** BEGIN **
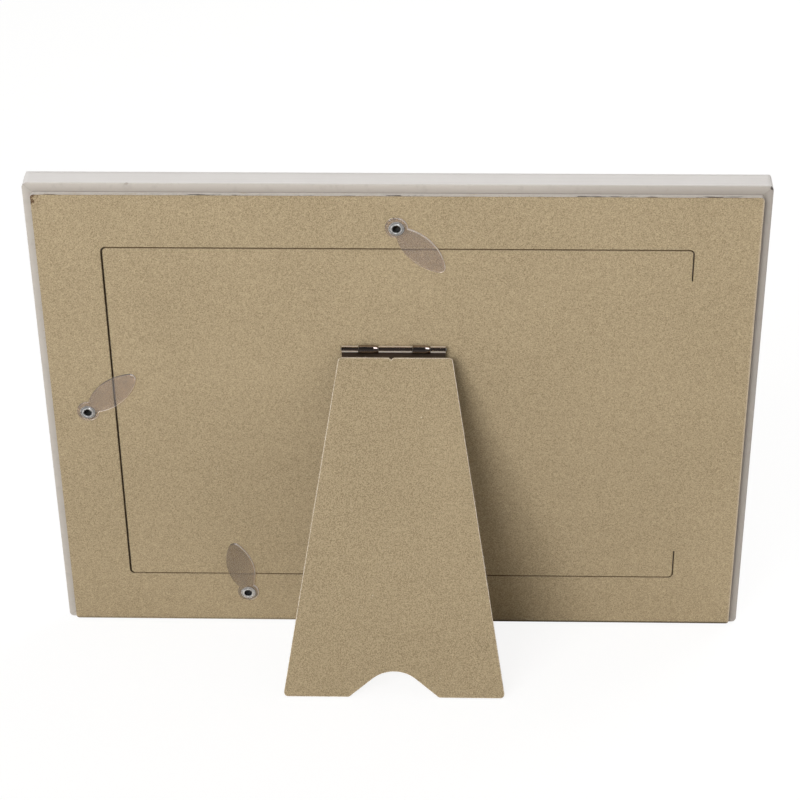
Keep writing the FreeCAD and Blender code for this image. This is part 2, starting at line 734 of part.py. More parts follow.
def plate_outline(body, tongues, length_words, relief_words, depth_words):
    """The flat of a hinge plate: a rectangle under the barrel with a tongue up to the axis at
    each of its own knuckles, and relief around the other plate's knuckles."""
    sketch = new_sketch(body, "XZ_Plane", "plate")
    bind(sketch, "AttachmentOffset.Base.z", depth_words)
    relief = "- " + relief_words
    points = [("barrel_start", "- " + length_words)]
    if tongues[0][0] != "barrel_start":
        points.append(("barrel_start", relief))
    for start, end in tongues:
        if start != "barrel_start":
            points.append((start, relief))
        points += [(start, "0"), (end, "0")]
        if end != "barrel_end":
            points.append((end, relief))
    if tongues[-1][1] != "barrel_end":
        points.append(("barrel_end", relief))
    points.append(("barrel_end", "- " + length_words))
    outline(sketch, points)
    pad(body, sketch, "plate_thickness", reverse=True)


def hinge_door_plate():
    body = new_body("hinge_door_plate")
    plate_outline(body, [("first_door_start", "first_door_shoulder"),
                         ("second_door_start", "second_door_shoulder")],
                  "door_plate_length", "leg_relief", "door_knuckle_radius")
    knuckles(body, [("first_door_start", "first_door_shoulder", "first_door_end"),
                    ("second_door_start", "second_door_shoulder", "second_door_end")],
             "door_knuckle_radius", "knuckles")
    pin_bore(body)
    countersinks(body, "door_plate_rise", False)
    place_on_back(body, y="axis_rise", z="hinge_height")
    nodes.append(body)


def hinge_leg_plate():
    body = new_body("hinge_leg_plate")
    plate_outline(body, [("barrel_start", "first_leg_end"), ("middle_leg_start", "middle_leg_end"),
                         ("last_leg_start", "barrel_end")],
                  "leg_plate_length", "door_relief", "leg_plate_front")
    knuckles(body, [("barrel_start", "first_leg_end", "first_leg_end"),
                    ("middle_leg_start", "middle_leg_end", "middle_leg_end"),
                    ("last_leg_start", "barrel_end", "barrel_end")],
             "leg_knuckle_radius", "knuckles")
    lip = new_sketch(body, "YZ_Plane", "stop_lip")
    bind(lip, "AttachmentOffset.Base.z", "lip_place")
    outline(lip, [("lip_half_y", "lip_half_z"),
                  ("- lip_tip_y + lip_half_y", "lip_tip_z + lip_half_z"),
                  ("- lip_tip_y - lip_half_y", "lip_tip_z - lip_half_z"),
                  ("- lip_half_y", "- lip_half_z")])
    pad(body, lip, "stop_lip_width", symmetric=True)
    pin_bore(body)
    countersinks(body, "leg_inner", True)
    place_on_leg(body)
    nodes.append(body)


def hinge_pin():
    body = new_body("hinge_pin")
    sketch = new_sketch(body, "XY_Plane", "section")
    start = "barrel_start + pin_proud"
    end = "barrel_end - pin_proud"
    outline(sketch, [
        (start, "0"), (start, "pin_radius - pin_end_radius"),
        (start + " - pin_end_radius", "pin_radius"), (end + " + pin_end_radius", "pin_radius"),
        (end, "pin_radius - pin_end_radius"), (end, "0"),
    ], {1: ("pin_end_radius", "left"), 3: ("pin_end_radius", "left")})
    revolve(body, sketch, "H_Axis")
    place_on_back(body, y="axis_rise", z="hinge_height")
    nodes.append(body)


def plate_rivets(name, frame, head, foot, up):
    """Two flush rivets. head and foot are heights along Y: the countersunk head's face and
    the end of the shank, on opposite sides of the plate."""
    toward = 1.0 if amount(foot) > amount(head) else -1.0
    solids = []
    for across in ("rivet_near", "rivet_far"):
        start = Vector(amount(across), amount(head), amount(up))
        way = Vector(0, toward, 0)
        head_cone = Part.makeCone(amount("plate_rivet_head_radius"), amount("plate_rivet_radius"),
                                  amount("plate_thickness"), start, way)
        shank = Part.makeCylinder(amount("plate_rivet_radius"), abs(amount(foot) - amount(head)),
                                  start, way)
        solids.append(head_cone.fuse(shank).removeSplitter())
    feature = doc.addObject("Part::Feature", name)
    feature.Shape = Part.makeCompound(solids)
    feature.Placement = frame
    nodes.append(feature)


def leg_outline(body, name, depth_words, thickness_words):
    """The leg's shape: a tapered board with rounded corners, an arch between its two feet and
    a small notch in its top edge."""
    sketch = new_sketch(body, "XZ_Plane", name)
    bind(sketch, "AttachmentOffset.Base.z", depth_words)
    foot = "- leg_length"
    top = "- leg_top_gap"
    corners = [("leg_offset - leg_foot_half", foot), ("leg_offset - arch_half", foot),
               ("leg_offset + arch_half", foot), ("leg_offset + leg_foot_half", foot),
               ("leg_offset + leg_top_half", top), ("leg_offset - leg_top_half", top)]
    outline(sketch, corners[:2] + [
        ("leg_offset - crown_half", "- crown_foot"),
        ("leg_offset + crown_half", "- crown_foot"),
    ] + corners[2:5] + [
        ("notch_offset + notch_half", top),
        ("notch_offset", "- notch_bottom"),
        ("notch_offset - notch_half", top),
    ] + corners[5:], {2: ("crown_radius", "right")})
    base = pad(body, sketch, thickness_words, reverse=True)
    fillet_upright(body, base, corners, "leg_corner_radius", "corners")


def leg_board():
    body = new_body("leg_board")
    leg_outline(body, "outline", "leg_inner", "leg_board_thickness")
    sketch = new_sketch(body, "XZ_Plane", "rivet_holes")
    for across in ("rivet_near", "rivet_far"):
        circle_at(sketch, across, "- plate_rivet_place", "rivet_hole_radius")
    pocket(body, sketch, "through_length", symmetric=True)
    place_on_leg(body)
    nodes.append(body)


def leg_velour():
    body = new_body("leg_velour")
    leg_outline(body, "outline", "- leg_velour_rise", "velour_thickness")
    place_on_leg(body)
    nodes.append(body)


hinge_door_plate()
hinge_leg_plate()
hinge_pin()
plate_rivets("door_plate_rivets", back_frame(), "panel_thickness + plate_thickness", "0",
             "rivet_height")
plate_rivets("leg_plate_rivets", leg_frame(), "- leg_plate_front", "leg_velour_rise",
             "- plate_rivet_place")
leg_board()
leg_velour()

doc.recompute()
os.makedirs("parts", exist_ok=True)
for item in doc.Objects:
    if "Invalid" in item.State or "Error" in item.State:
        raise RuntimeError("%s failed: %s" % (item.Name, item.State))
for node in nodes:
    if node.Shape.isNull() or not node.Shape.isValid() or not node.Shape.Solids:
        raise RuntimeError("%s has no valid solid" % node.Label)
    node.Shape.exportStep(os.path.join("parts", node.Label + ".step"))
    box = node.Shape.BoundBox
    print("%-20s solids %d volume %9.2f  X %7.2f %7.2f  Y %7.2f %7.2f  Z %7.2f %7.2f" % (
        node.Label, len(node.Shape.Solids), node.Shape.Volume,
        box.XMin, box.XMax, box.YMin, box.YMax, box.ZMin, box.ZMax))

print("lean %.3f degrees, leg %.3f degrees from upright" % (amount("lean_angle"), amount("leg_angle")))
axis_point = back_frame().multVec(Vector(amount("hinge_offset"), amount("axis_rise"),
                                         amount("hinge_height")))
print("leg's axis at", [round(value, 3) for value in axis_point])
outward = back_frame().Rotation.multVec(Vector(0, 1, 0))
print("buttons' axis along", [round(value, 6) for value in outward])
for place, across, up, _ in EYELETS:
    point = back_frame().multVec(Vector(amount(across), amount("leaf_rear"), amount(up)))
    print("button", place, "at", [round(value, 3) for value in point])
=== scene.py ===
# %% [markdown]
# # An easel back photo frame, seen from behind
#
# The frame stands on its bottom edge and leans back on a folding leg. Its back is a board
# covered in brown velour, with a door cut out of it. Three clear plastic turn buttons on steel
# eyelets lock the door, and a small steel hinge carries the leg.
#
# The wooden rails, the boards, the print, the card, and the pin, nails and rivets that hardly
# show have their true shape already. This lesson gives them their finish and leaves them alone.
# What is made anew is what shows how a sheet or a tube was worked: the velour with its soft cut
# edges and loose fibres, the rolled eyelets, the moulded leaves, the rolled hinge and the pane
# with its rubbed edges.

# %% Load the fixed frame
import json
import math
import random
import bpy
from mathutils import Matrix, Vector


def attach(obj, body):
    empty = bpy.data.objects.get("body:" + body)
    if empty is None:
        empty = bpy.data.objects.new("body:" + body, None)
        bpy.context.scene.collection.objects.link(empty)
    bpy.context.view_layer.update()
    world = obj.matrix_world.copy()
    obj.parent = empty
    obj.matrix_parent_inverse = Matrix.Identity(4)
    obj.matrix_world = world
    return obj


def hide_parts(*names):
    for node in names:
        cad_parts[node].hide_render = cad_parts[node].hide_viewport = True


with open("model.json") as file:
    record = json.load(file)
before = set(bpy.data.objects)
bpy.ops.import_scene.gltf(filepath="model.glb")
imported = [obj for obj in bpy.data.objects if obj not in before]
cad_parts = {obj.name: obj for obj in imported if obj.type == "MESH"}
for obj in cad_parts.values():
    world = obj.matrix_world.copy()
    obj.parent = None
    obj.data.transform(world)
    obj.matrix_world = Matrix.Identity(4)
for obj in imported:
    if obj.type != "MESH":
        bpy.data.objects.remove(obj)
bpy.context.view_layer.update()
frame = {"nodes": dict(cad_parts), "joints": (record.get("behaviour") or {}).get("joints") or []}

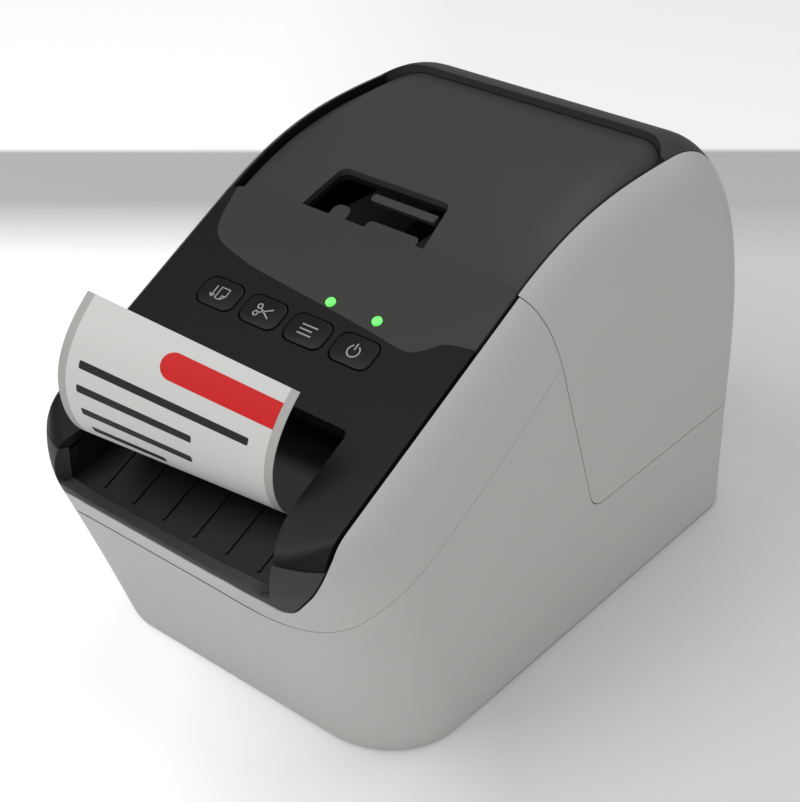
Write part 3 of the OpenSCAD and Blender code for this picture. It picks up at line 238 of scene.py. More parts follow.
** END **
• [SET EXERCISE]: Copy verbatim the line that contains "value in axis_point])", the line that contains "imported = [obj", and all lines between them.

• [ANSWER FOR THIS EXERCISE]:
print("leg's axis at", [round(value, 3) for value in axis_point])
outward = back_frame().Rotation.multVec(Vector(0, 1, 0))
print("buttons' axis along", [round(value, 6) for value in outward])
for place, across, up, _ in EYELETS:
    point = back_frame().multVec(Vector(amount(across), amount("leaf_rear"), amount(up)))
    print("button", place, "at", [round(value, 3) for value in point])
=== scene.py ===
# %% [markdown]
# # An easel back photo frame, seen from behind
#
# The frame stands on its bottom edge and leans back on a folding leg. Its back is a board
# covered in brown velour, with a door cut out of it. Three clear plastic turn buttons on steel
# eyelets lock the door, and a small steel hinge carries the leg.
#
# The wooden rails, the boards, the print, the card, and the pin, nails and rivets that hardly
# show have their true shape already. This lesson gives them their finish and leaves them alone.
# What is made anew is what shows how a sheet or a tube was worked: the velour with its soft cut
# edges and loose fibres, the rolled eyelets, the moulded leaves, the rolled hinge and the pane
# with its rubbed edges.

# %% Load the fixed frame
import json
import math
import random
import bpy
from mathutils import Matrix, Vector


def attach(obj, body):
    empty = bpy.data.objects.get("body:" + body)
    if empty is None:
        empty = bpy.data.objects.new("body:" + body, None)
        bpy.context.scene.collection.objects.link(empty)
    bpy.context.view_layer.update()
    world = obj.matrix_world.copy()
    obj.parent = empty
    obj.matrix_parent_inverse = Matrix.Identity(4)
    obj.matrix_world = world
    return obj


def hide_parts(*names):
    for node in names:
        cad_parts[node].hide_render = cad_parts[node].hide_viewport = True


with open("model.json") as file:
    record = json.load(file)
before = set(bpy.data.objects)
bpy.ops.import_scene.gltf(filepath="model.glb")
imported = [obj for obj in bpy.data.objects if obj not in before]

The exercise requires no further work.